_EXERCISE INSTRUCTIONS_
The data below needs to be returned exactly, line for line.
= = = = =
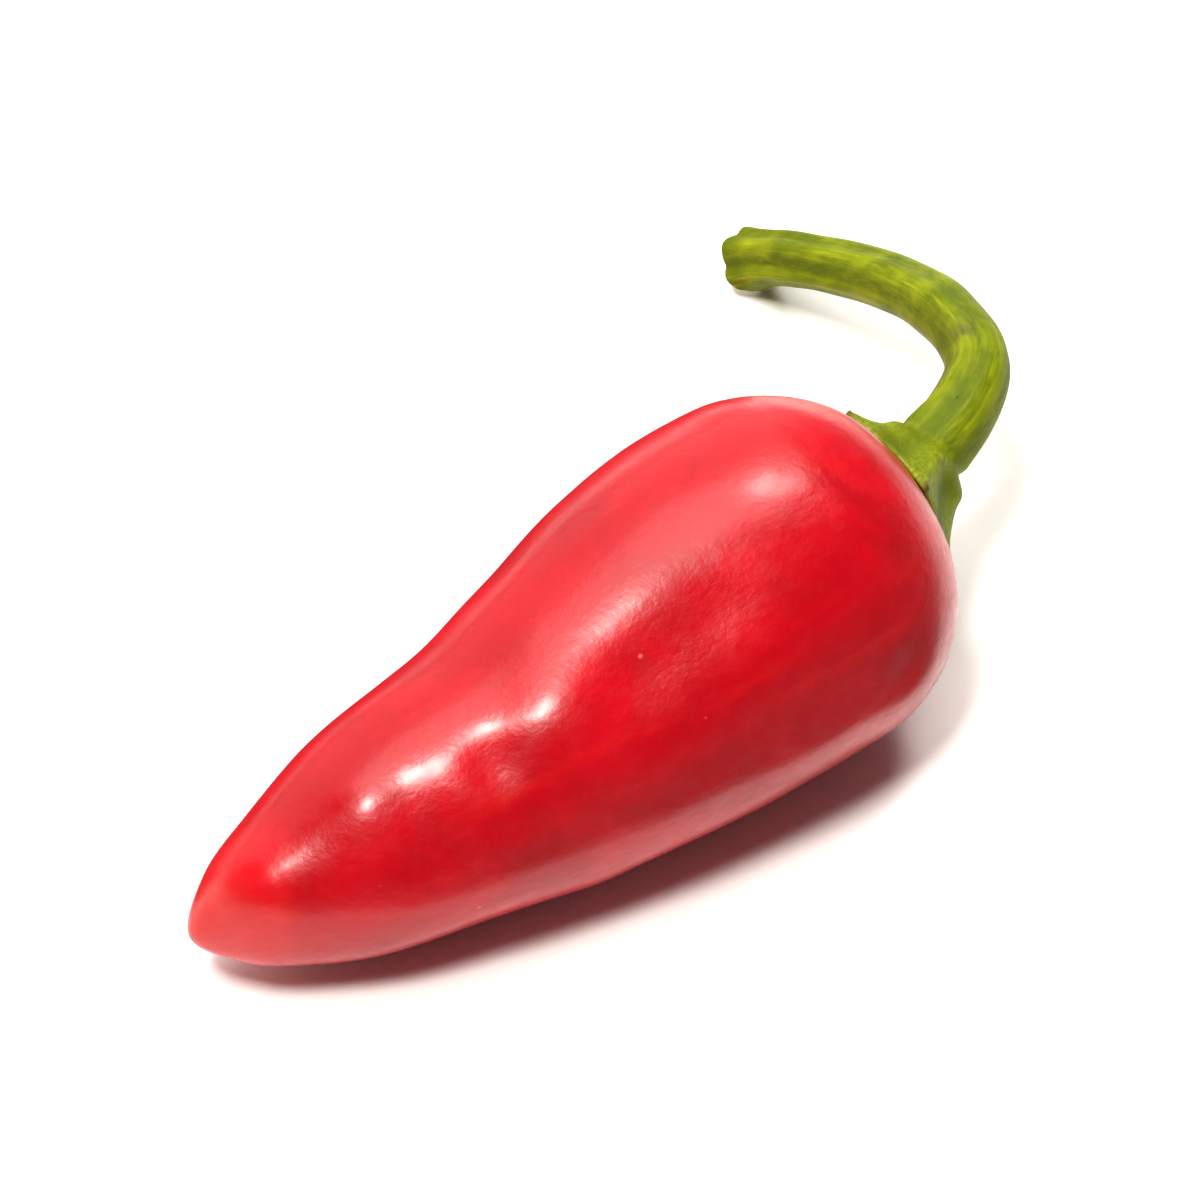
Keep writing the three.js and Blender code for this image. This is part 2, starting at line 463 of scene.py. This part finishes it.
# %% Mix the green skin
DARK_GREEN = (0.095, 0.130, 0.001)
LEAF_GREEN = (0.205, 0.240, 0.002)
# painted highlight: fibre streaks coloured paler only on the rib crests
CREST_HIGHLIGHT_FIBRE_GREEN = (0.360, 0.390, 0.008)
# painted shade: the colour of the furrows between the ribs
FURROW_SHADE_GREEN = (0.080, 0.112, 0.002)
CALYX_GREEN = (0.105, 0.135, 0.005)
# paler veins on the calyx's rib crests, partly vein colour and partly painted highlight
VEIN_AND_CREST_HIGHLIGHT_GREEN = (0.400, 0.460, 0.030)
DARK_SPECK = (0.060, 0.050, 0.012)
GREY_SCAR = (0.085, 0.075, 0.030)
DRY_TAN = (0.300, 0.250, 0.070)
TOOTH_BROWN = (0.100, 0.055, 0.018)
PITH_SHADE = (0.300, 0.230, 0.080)
PITH_CREAM = (0.620, 0.560, 0.300)
# These draw patterns out along the stem: fibres most, and specks least.
ALONG_FIBRES = (1.0, 1.0, 0.09)
ALONG_STREAKS = (1.0, 1.0, 0.3)
ALONG_SPECKS = (1.0, 1.0, 0.6)
FIBRE_DEPTH = 0.09
STREAK_DEPTH = 0.045
STEM_MARKS = ("crest", "young", "dry_edge", "tooth", "cut", "scar")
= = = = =
_SOLUTION FOR THIS TASK_
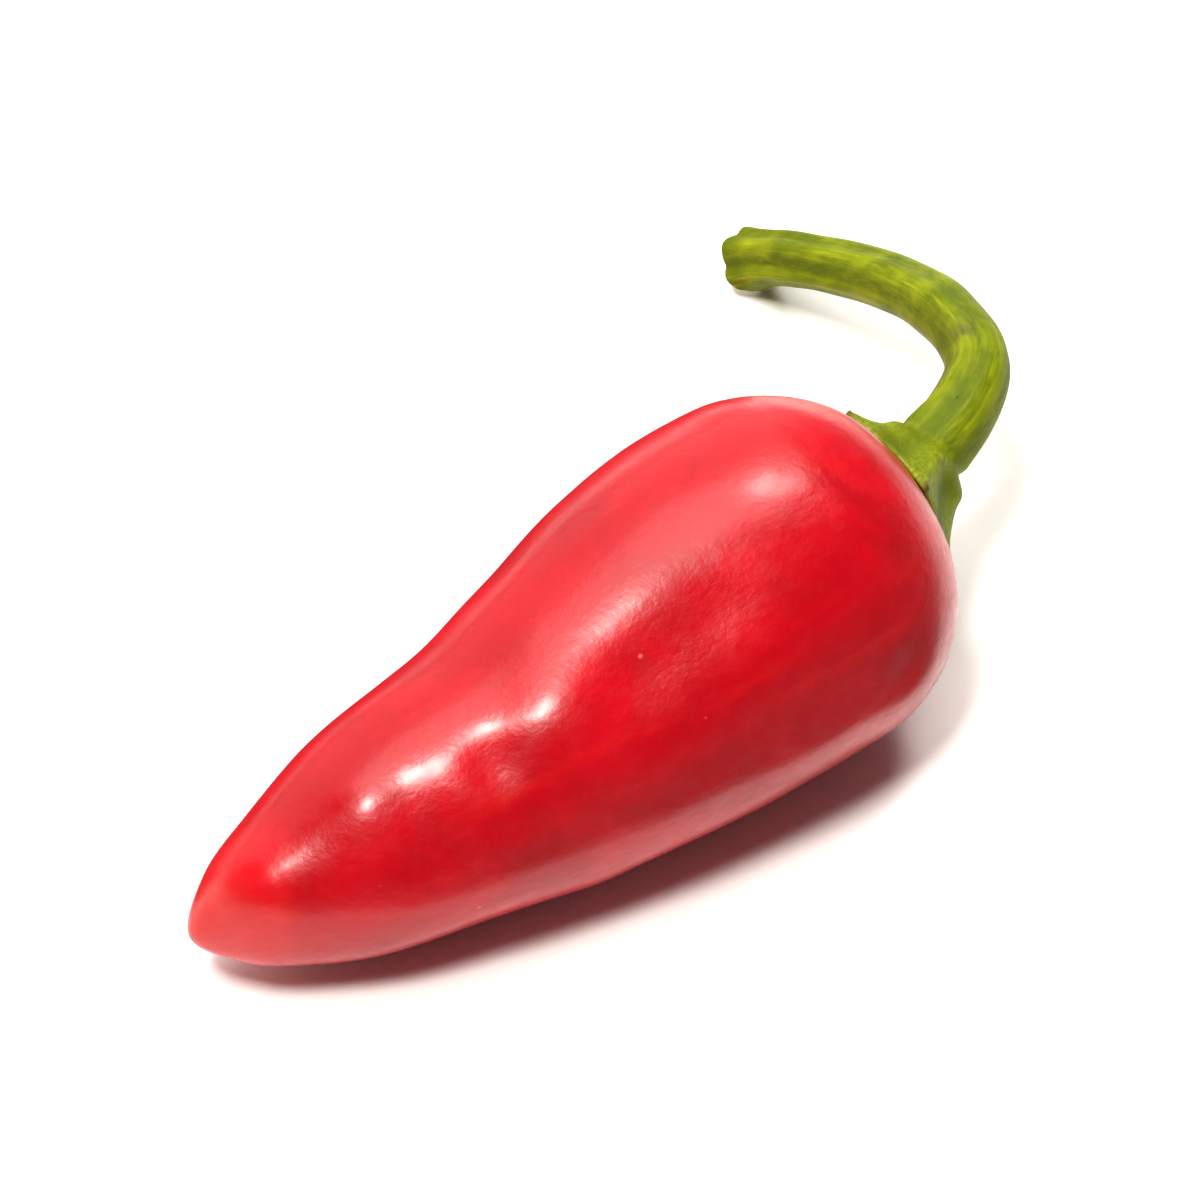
Keep writing the three.js and Blender code for this image. This is part 2, starting at line 463 of scene.py. This part finishes it.
# %% Mix the green skin
DARK_GREEN = (0.095, 0.130, 0.001)
LEAF_GREEN = (0.205, 0.240, 0.002)
# painted highlight: fibre streaks coloured paler only on the rib crests
CREST_HIGHLIGHT_FIBRE_GREEN = (0.360, 0.390, 0.008)
# painted shade: the colour of the furrows between the ribs
FURROW_SHADE_GREEN = (0.080, 0.112, 0.002)
CALYX_GREEN = (0.105, 0.135, 0.005)
# paler veins on the calyx's rib crests, partly vein colour and partly painted highlight
VEIN_AND_CREST_HIGHLIGHT_GREEN = (0.400, 0.460, 0.030)
DARK_SPECK = (0.060, 0.050, 0.012)
GREY_SCAR = (0.085, 0.075, 0.030)
DRY_TAN = (0.300, 0.250, 0.070)
TOOTH_BROWN = (0.100, 0.055, 0.018)
PITH_SHADE = (0.300, 0.230, 0.080)
PITH_CREAM = (0.620, 0.560, 0.300)
# These draw patterns out along the stem: fibres most, and specks least.
ALONG_FIBRES = (1.0, 1.0, 0.09)
ALONG_STREAKS = (1.0, 1.0, 0.3)
ALONG_SPECKS = (1.0, 1.0, 0.6)
FIBRE_DEPTH = 0.09
STREAK_DEPTH = 0.045
STEM_MARKS = ("crest", "young", "dry_edge", "tooth", "cut", "scar")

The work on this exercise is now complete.